STEAMBOAT SPRINGS — Unit 12 at Storm Meadows Townhomes harkens back to a time when people on the ski slopes donned flared Lycra pants, wore their hair big and “hot dogging” had just gotten its start. Built in the groovy 1970s, the quintessential ski-in/ski-out Steamboat Springs townhome may have gotten several major upgrades over the decades but its vibe remains the same.

It’s a nostalgic property for Barb Shipley of Steamboat Sotheby’s International Realty. She has represented either side of the transaction over the last three decades as Unit 12 was bought and sold six times.
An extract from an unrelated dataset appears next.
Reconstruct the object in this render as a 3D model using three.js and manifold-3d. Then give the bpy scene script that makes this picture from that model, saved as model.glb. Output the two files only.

What’s more is Shipley’s 101-year-old mother owns Unit 4 just down the road, which she purchased in 1973.

The love for Storm Meadows Townhomes runs even deeper as Shipley and her husband, John, owned the company that managed the properties for 17 years.
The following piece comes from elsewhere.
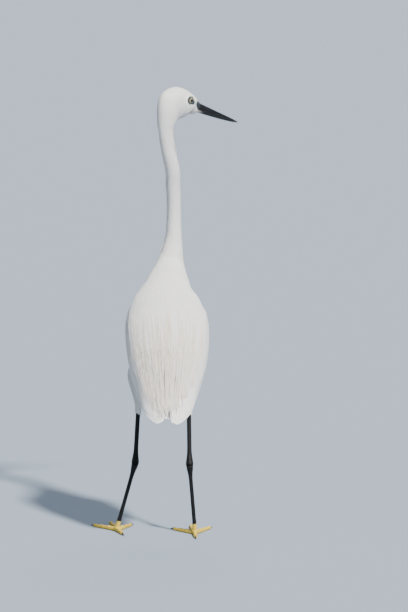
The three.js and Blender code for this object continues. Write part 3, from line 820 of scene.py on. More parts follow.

“As new things get built, sometimes you forget the very best locations, the original buildings built in Steamboat,” Shipley said.

Shipley’s client paid $1,100,000 for Unit 12 earlier this month but that price has gone up and down over the course of various sales since its original owner sold the property for $159,000 in 1988.



Built in 1975, the first phase of the Storm Meadows Townhomes stands on its own from the other Storm Meadows-branded properties in the same area, which include Storm Meadows condos built in 1963.

It was the happening place to be in the 1960s, with all the activity centered at the base of Steamboat Resort, which at the time, was located at the bottom of the Christie Lift. But when the resort sold in 1969, its new owners moved the base to where it is now.

“Forever the No. 1 rule in real estate was location, location, location,” Shipley said.

And at a ski resort, ski-in/ski-out is traditionally what people want.

Storm Meadows was developed by Bob Day and Olympian Marvin Crawford. At the time, they were the best ski-in/ski-out properties, according to Shipley. There are 34 townhomes, built in two groups of 12 and one group of 10. The first 12 were finished in 1973, when Shipley was in college.

“We came to Steamboat to ski, and my mother got tired of carrying groceries up and down stairs in the lower Storm Meadows,” Shipley said. “They had model units open — a true townhome — where you pulled right in and walked right into the kitchen/living/dining room.”

A major plus: the ski area was a mere 50 feet below.

In April 1973, Shipley’s mother paid $78,000 for the townhome. It was practically the newest in Steamboat. She threw on another $5,000 for the optional furniture package.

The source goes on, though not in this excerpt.